How do you tackle resistance in your team, amongst your colleagues or in your board? What is the role of leadership and management in organizations when it comes to innovating? For those interested in our journey of innovation at REshape: I have included some of my memories and recollections in this theme as well, by including some of my Linkedin blogs (still stunned it has over 750.000 followers already) from earlier days to give some perspective. I have not only been using Gartner’s Hype Cycle to handle the predicted breakthrough moment of technology, but we used it internally as well, as I noticed that every innovation project was roughly going through the same phase of the Hype Cycle. I started to try to influence a specific portion of it, more as a guidance of how projects evolve. Speeding up the Hype Cycle, in my opinion, could increase the actual access to and use of innovation and adoption of the #patientsincluded™ model.
Theme 4. Digital Strategy
The digital evolution is impacting the way we work, the resources we use, and the nature of technology itself. If organizations hope to respond swiftly to change, reap the business benefits of new digital innovation, and attract top-tier talent in the future, their operating model must evolve accordingly into a digital TOM (Technological Operating Model). For a lot of organizations, however, the digital strategy that they have identified does not fit their current (traditional) OM: it’s like trying to fit a UK plug into a US Power socket or to fit a square peg into a round hole as they say. I have joined forces with Deloitte, to translate into health(care) the nine significant shifts they’ve identified that will influence the model of the future and that need to be discussed in conjunction with each other since they are highly interdependent. This theme is the strategic core of this book. It is not a handbook, nor a blueprint or a generic approach. Consider this ‘Digital strategy’ merely as the start of a framework for the different steps one could set to see whether or not they’re ready for the things that lie ahead and to offer some assistance.

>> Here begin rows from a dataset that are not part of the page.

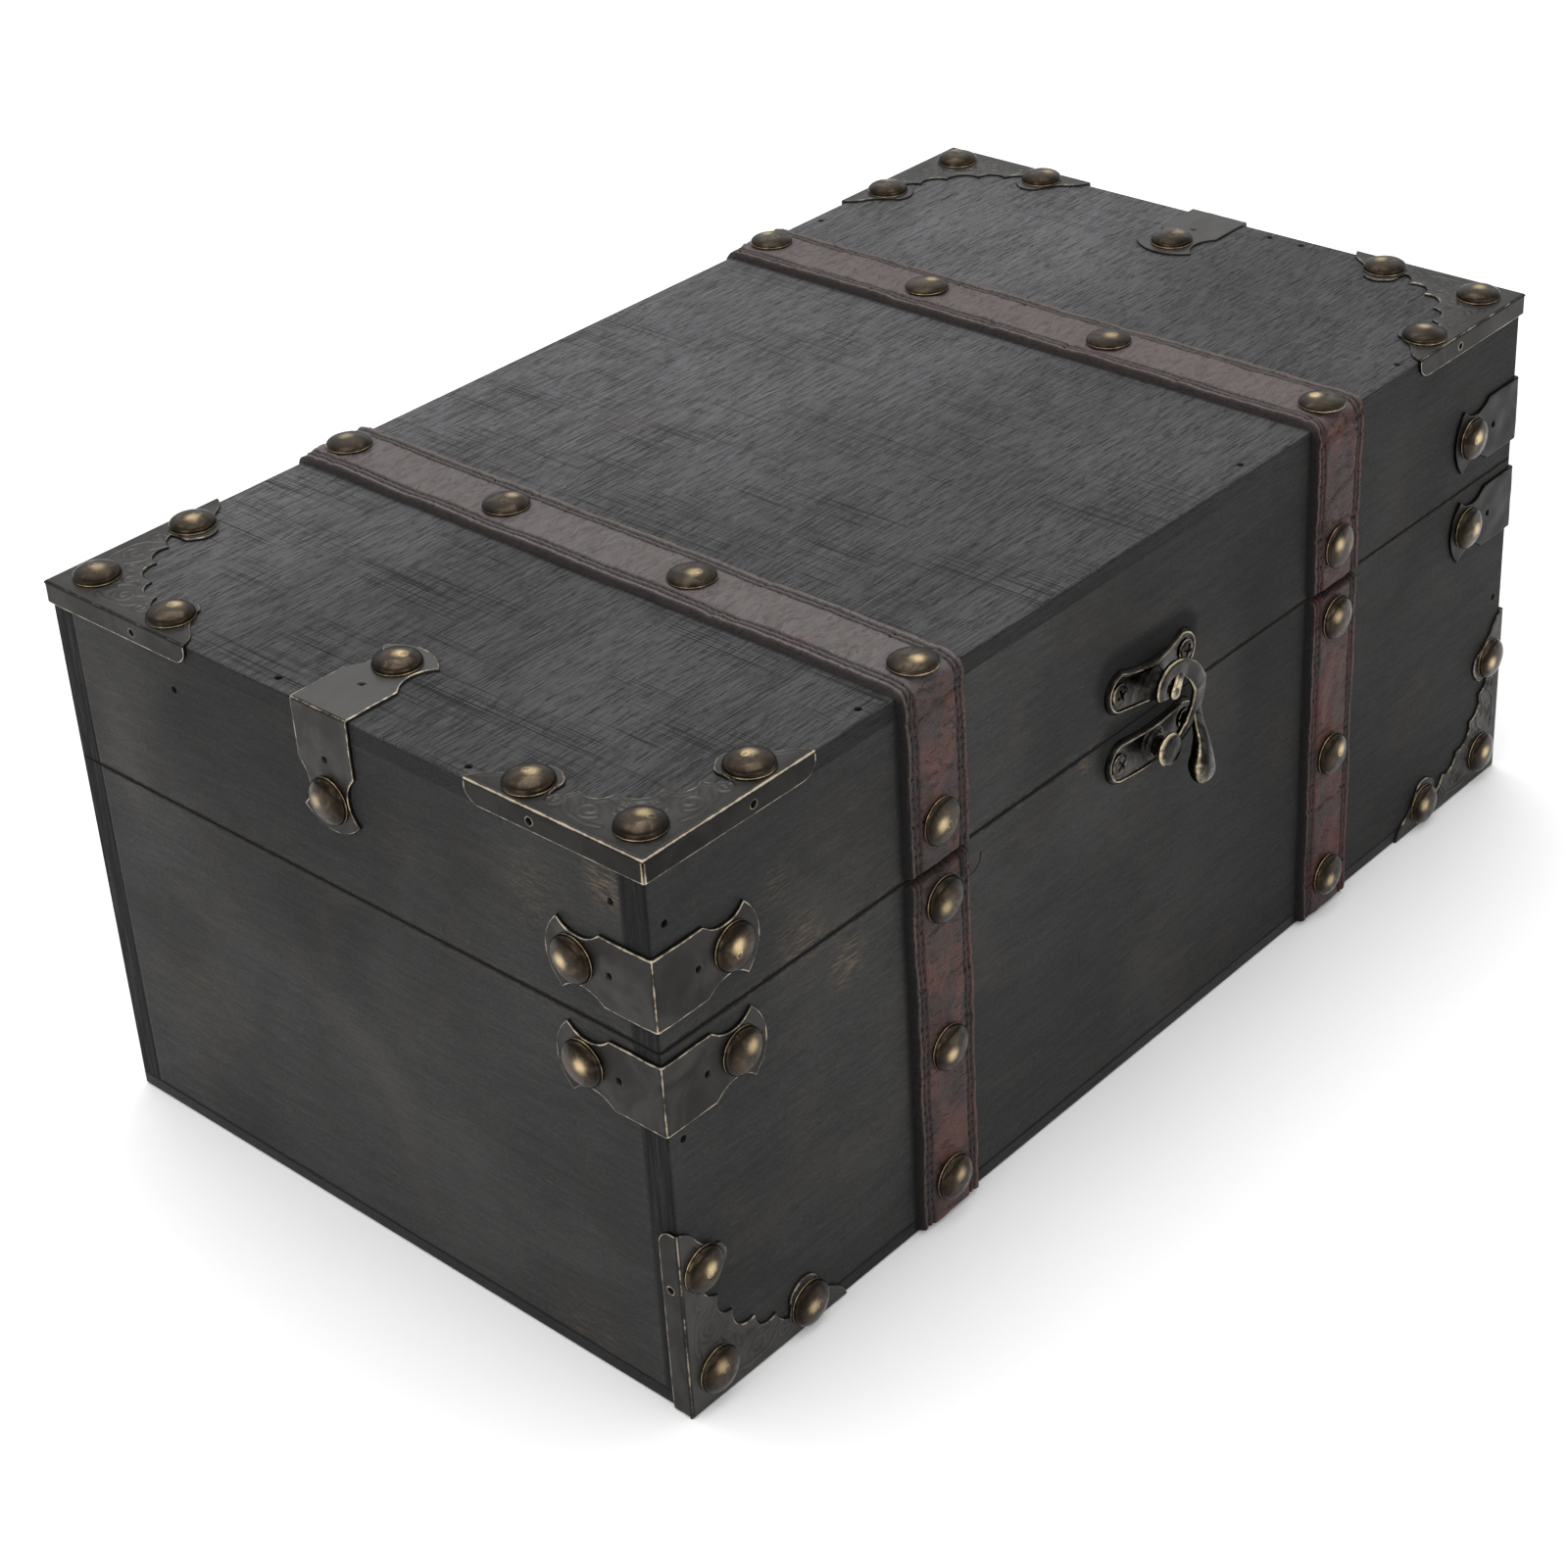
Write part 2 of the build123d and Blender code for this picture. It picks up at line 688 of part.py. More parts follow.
# Leather straps and their tacks
lid_strap_tacks, front_strap_tacks, back_strap_tacks = [], [], []
for side, centre in strap_x().items():
    over = [tack(place, strap_thickness) for place in lid_strap_places(centre)]
    front = [tack(place, strap_thickness) for place in base_strap_places(centre, -1)]
    back = [tack(place, strap_thickness) for place in base_strap_places(centre, 1)]
    parts["lid_strap_" + side] = lid_strap(centre, over)
    parts["base_strap_front_" + side] = base_strap(centre, -1, front)
    parts["base_strap_back_" + side] = base_strap(centre, 1, back)
    lid_strap_tacks += over
    front_strap_tacks += front
    back_strap_tacks += back
parts["lid_strap_tacks"] = lid_strap_tacks
parts["base_strap_front_tacks"] = front_strap_tacks
parts["base_strap_back_tacks"] = back_strap_tacks
lid_tools += lid_strap_tacks
base_tools += front_strap_tacks + back_strap_tacks

# Hinges
base_hinge_screws, lid_hinge_screws = [], []
for side, centre in (("left", -half_length + hinge_inset), ("right", half_length - hinge_inset)):
    lower, upper = hinge_screws(centre, -1), hinge_screws(centre, 1)
    parts["hinge_base_leaf_" + side] = hinge_leaf(centre, -1, lower)
    parts["hinge_lid_leaf_" + side] = hinge_leaf(centre, 1, upper)
    parts["hinge_pin_" + side] = hinge_pin(centre)
    base_hinge_screws += lower
    lid_hinge_screws += upper
parts["hinge_base_screws"] = base_hinge_screws
parts["hinge_lid_screws"] = lid_hinge_screws
base_tools += base_hinge_screws
lid_tools += lid_hinge_screws

# Latch
hook_plane = latch_plane(hook_plate_rise)
keeper_plane = latch_plane(-keeper_plate_drop)
hook_screws, keeper_screws = latch_screws(hook_plane), latch_screws(keeper_plane)
rivet, stud = latch_rivet(), keeper_stud()
parts["latch_hook_plate"] = latch_plate(
    hook_plane, hook_plate_dip, hook_plate_bulge, hook_plate_rise - hook_pivot_rise, hook_boss_height,
    hook_screws + [rivet])
parts["latch_keeper_plate"] = latch_plate(
    keeper_plane, keeper_plate_dip, keeper_plate_bulge, keeper_stud_drop - keeper_plate_drop,
    keeper_boss_height, keeper_screws + [stud])
parts["latch_hook_screws"] = hook_screws
parts["latch_keeper_screws"] = keeper_screws
parts["latch_rivet"] = rivet
parts["latch_keeper_stud"] = stud
parts["latch_hook"] = latch_hook()
lid_tools += hook_screws + [rivet]
base_tools += keeper_screws + [stud]

# Nails
lid_nails = [nail(plane) for plane in lid_nail_planes()]
base_nails = [nail(plane) for plane in base_nail_planes()]
parts["lid_nails"] = [pin for pin, hole in lid_nails]
parts["base_nails"] = [pin for pin, hole in base_nails]
lid_tools += [hole for pin, hole in lid_nails] + end_pits()
base_tools += [hole for pin, hole in base_nails]

# Wooden panels, pierced by what is driven into them
lid_outer = rounded_case(lid_rim, box_height, -1)
base_outer = rounded_case(0, base_rim, 0)
lid_wood = case_panels("lid", lid_outer, lid_rim, lid_frame_top)
lid_wood["lid_top_panel"] = lid_outer & block(
    (-half_length, half_length), (-half_width, half_width), (lid_frame_top, box_height))
base_wood = case_panels("base", base_outer, floor_thickness, base_rim)
base_wood["base_bottom_panel"] = base_outer & block(
    (-half_length, half_length), (-half_width, half_width), (0, floor_thickness))


def reaches(one, other):
    """Whether the boxes around two pieces meet."""
    low_one, high_one = one.bounding_box().min, one.bounding_box().max
    low_other, high_other = other.bounding_box().min, other.bounding_box().max
    pairs = zip(low_one, high_one, low_other, high_other)
    return all(a <= d and c <= b for a, b, c, d in pairs)


for wood, tools in ((lid_wood, lid_tools), (base_wood, base_tools)):
    for name, panel in wood.items():
        parts[name] = cut_all(panel, [tool for tool in tools if reaches(tool, panel)])

os.makedirs("parts", exist_ok=True)
for name, piece in parts.items():
    solids = piece if isinstance(piece, list) else [piece]
    export_step(Compound(children=[solid for item in solids for solid in item.solids()]), f"parts/{name}.step")
print(len(parts), "sub-parts written")
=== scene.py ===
from math import cos, pi, radians, sin

import bmesh
import bpy
import numpy as np
from mathutils import Matrix, Vector


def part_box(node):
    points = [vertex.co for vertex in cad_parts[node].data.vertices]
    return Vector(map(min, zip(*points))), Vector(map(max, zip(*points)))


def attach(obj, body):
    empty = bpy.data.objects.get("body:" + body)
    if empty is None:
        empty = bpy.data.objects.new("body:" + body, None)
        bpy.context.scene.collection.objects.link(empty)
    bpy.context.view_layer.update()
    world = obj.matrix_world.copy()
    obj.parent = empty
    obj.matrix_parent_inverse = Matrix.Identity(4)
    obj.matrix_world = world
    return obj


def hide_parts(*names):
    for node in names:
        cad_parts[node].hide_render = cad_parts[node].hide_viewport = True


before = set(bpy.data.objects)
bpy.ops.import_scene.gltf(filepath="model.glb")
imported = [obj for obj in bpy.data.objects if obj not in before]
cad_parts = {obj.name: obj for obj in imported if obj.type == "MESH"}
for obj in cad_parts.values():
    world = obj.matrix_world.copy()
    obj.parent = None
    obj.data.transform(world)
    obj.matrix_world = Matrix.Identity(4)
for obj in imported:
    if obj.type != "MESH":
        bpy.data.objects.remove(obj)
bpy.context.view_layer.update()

# A wooden treasure chest box. The frame gives its boards, hinges and nails, and this script adds the
# pressed metal, tacks, leather and latch, the materials, and the studio with its camera.
# Sizes in the dictionaries are millimetres, and mm turns them into metres.
mm = 0.001
sunk = -0.02  # sheets and leather reach a hair into the wood that they lie on


def nodeBox(name):
    # lowest and highest corner of a frame node, in millimetres
    low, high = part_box(name)
    return np.array(low) / mm, np.array(high) / mm


def bodyOf(name):
    # for pieces whose name begins with the body that carries them
    return name.split("_")[0]


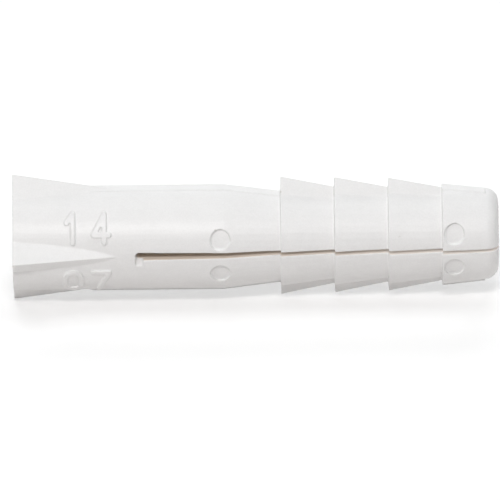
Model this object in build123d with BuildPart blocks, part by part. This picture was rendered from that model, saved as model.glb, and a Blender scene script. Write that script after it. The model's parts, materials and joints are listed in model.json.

Theme 5. This revolution will not stop
A book on healthcare innovation would not be complete without a brief look into the future. I am grateful for an international team of guest contributors to share their vision of healthcare in 2030, whether it is the future of pharmaceutical care (Claudia Rijcken), the digital skillset that is needed in an exponential age (Daniel Kraft), how an average day of a general practitioner looks like (Bart Timmers) or how Maarten Steinbuch sees the future. These vignettes will transpose readers to the future of healthcare. In this final theme, I share my own vision on the future of healthcare as well. We will be entering an era of Augmented Health(care)™, a layer of smart technology and data that comes around us and that helps us make better decisions. With us, I mean everyone who is involved in the healthcare: care providers, patients, family, government, industry and informal caregivers. Whether that layer is projected via glasses or in another way such as on your phone, refrigerator or smartwatch, is not that important. What matters most is that in the future, everyone will have exactly the information they need to be able to do their profession or work well, follow a therapy well, or receive the right information at the right time. With Augmented Health(care)™ healthcare professionals and patients are given digital tools to process and analyze the ever-expanding oceans of data in a meaningful way.